• **SHORT PROBLEM**: Please repeat all of the listing exactly.

• **PROVIDED DATA**:
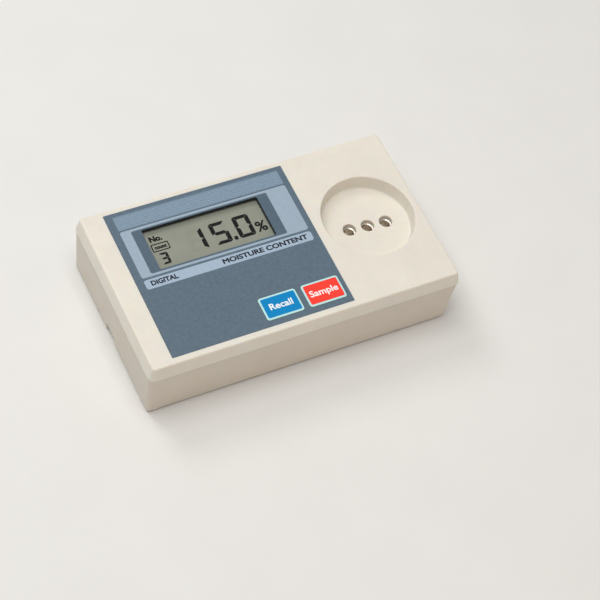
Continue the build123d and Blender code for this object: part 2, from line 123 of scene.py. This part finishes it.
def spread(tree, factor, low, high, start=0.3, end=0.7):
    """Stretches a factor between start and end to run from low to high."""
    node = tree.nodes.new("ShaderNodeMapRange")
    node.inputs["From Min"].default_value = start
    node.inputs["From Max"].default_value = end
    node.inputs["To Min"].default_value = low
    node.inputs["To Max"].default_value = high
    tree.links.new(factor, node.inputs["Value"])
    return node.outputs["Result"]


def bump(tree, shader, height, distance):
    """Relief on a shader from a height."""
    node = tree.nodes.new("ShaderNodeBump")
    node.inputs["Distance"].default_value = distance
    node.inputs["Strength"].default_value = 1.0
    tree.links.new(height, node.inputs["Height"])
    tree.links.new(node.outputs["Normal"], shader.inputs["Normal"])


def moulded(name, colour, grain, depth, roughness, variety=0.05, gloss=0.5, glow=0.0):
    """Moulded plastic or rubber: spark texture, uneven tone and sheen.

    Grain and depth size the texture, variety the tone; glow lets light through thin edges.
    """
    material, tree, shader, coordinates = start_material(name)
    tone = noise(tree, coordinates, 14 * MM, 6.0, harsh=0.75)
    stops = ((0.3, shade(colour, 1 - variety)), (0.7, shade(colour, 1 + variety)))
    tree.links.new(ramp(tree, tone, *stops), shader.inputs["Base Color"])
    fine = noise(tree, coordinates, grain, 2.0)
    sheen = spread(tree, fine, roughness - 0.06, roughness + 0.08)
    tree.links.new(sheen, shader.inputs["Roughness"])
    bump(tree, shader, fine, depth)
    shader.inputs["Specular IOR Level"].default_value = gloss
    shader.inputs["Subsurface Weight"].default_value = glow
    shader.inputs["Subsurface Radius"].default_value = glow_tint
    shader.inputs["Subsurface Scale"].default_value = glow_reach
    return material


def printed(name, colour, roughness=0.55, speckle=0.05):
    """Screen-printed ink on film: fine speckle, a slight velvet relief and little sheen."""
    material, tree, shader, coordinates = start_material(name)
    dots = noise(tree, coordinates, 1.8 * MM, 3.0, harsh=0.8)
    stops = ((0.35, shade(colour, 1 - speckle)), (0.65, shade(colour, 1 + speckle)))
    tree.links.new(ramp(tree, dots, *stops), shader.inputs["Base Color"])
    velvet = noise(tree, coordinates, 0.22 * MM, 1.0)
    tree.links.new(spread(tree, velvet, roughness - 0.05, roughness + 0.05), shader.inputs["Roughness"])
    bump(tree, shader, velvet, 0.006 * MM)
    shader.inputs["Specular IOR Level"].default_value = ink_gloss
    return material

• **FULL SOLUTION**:
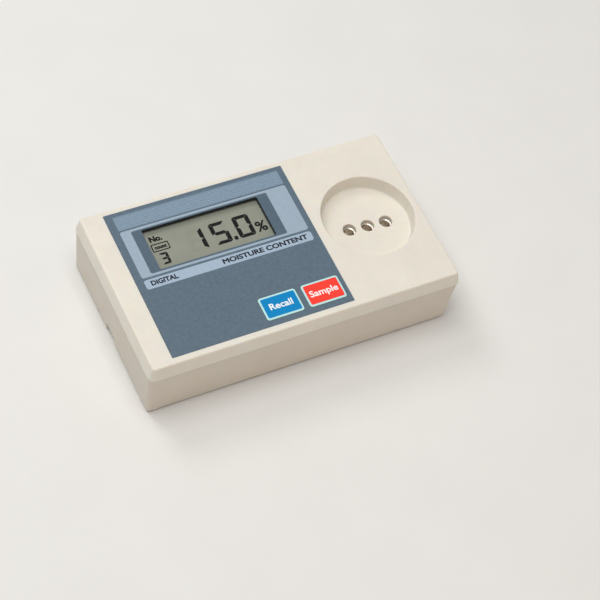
Continue the build123d and Blender code for this object: part 2, from line 123 of scene.py. This part finishes it.
def spread(tree, factor, low, high, start=0.3, end=0.7):
    """Stretches a factor between start and end to run from low to high."""
    node = tree.nodes.new("ShaderNodeMapRange")
    node.inputs["From Min"].default_value = start
    node.inputs["From Max"].default_value = end
    node.inputs["To Min"].default_value = low
    node.inputs["To Max"].default_value = high
    tree.links.new(factor, node.inputs["Value"])
    return node.outputs["Result"]


def bump(tree, shader, height, distance):
    """Relief on a shader from a height."""
    node = tree.nodes.new("ShaderNodeBump")
    node.inputs["Distance"].default_value = distance
    node.inputs["Strength"].default_value = 1.0
    tree.links.new(height, node.inputs["Height"])
    tree.links.new(node.outputs["Normal"], shader.inputs["Normal"])


def moulded(name, colour, grain, depth, roughness, variety=0.05, gloss=0.5, glow=0.0):
    """Moulded plastic or rubber: spark texture, uneven tone and sheen.

    Grain and depth size the texture, variety the tone; glow lets light through thin edges.
    """
    material, tree, shader, coordinates = start_material(name)
    tone = noise(tree, coordinates, 14 * MM, 6.0, harsh=0.75)
    stops = ((0.3, shade(colour, 1 - variety)), (0.7, shade(colour, 1 + variety)))
    tree.links.new(ramp(tree, tone, *stops), shader.inputs["Base Color"])
    fine = noise(tree, coordinates, grain, 2.0)
    sheen = spread(tree, fine, roughness - 0.06, roughness + 0.08)
    tree.links.new(sheen, shader.inputs["Roughness"])
    bump(tree, shader, fine, depth)
    shader.inputs["Specular IOR Level"].default_value = gloss
    shader.inputs["Subsurface Weight"].default_value = glow
    shader.inputs["Subsurface Radius"].default_value = glow_tint
    shader.inputs["Subsurface Scale"].default_value = glow_reach
    return material


def printed(name, colour, roughness=0.55, speckle=0.05):
    """Screen-printed ink on film: fine speckle, a slight velvet relief and little sheen."""
    material, tree, shader, coordinates = start_material(name)
    dots = noise(tree, coordinates, 1.8 * MM, 3.0, harsh=0.8)
    stops = ((0.35, shade(colour, 1 - speckle)), (0.65, shade(colour, 1 + speckle)))
    tree.links.new(ramp(tree, dots, *stops), shader.inputs["Base Color"])
    velvet = noise(tree, coordinates, 0.22 * MM, 1.0)
    tree.links.new(spread(tree, velvet, roughness - 0.05, roughness + 0.05), shader.inputs["Roughness"])
    bump(tree, shader, velvet, 0.006 * MM)
    shader.inputs["Specular IOR Level"].default_value = ink_gloss
    return material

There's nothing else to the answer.